Unfortunately for them, they were found five days later asleep in a stolen car in a rest stop in Georgia. The woman had apparently struck up a long-distance romantic relationship with one of the inmates, leading to the breakout.

Prison de la Sante, France
Michael Vajour, an infamous bank robber, coordinated a prison escape with his wife Nadine on May 26, 1986. Nadine flew a rental helicopter through Paris and picked her husband off of an unsecured prison roof. She dropped a rope down to him, allowing him to climb aboard the aircraft. After they flew off, they remained free for another couple of months – Nadine was discovered hiding in a villa in the south of France, and Michael succumbed to a coma when he was shot in the head during arrest.

Prigione di Rebibbia, Italy
Two gunmen hijacked a Red Cross helicopter on November 23, 1986 and forced it to fly to Rebibba Prison, where the hijackers laid down suppressing fire with semi-automatic weapons while two convicts climbed aboard the chopper. The inmates were a French-Tunisian murderer and an Italian arms dealer.
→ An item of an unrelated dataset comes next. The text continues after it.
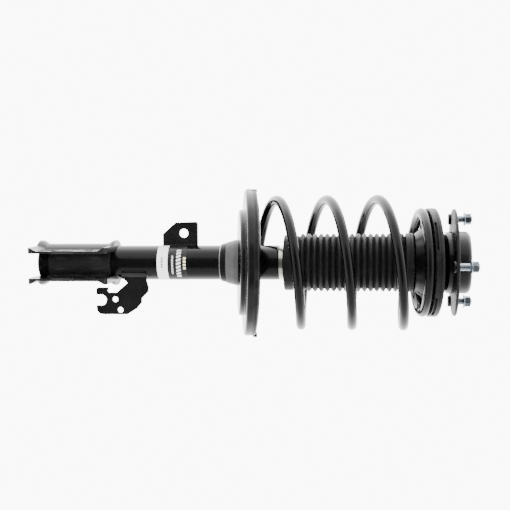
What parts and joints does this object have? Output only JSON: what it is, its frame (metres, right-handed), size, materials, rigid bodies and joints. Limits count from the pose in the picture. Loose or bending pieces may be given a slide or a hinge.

The chopper was then made to land in a soccer field in Rome, where the four criminals stole two cars. Two of the criminals were caught a month later in France.

La Cucharas Prison, Puerto Rico
Two men first chartered a helicopter from San Juan, Puerto Rico, to the city of Ponce, then hijacked the aircraft near the prison and forced the pilot to land on a roof inside the complex on December 30, 2002. They picked up five convicts, who were each serving multiple life sentences for murder and other violent crimes, and then flew toward a remote mountainous region in central Puerto Rico. They then ran on foot.

All five were caught within a month.

Grasse Prison, France
Pascal Payet, a convicted murderer, escaped from prison via helicopter for the second time on July 14, 2007. He had first escaped in 2001, and had also helped organize another escape in 2003.

In the 2007 escape, four armed men hijacked a helicopter and landed it on the roof of the Grasse Prison. The group then flew 24 miles to Brignoles on the Mediterranean Coast. Payet was captured three months later in Spain.

Korydallos Prison, Greece
Two inmates successfully escaped from Greece’s largest high-security prison for the second time on February 22, 2009, this time by helicopter. The Greek bank robber Alket Rizai and, Vassilis Paleokostas, an Albanian hitman, boarded a helicopter that landed on the roof of the facility toward the evening. After landing post-escape, the two continued to flee on motorcycles.

The Albanian was recaptured, but Paleokostas is still on the run and is considered to be a folk hero in his own country.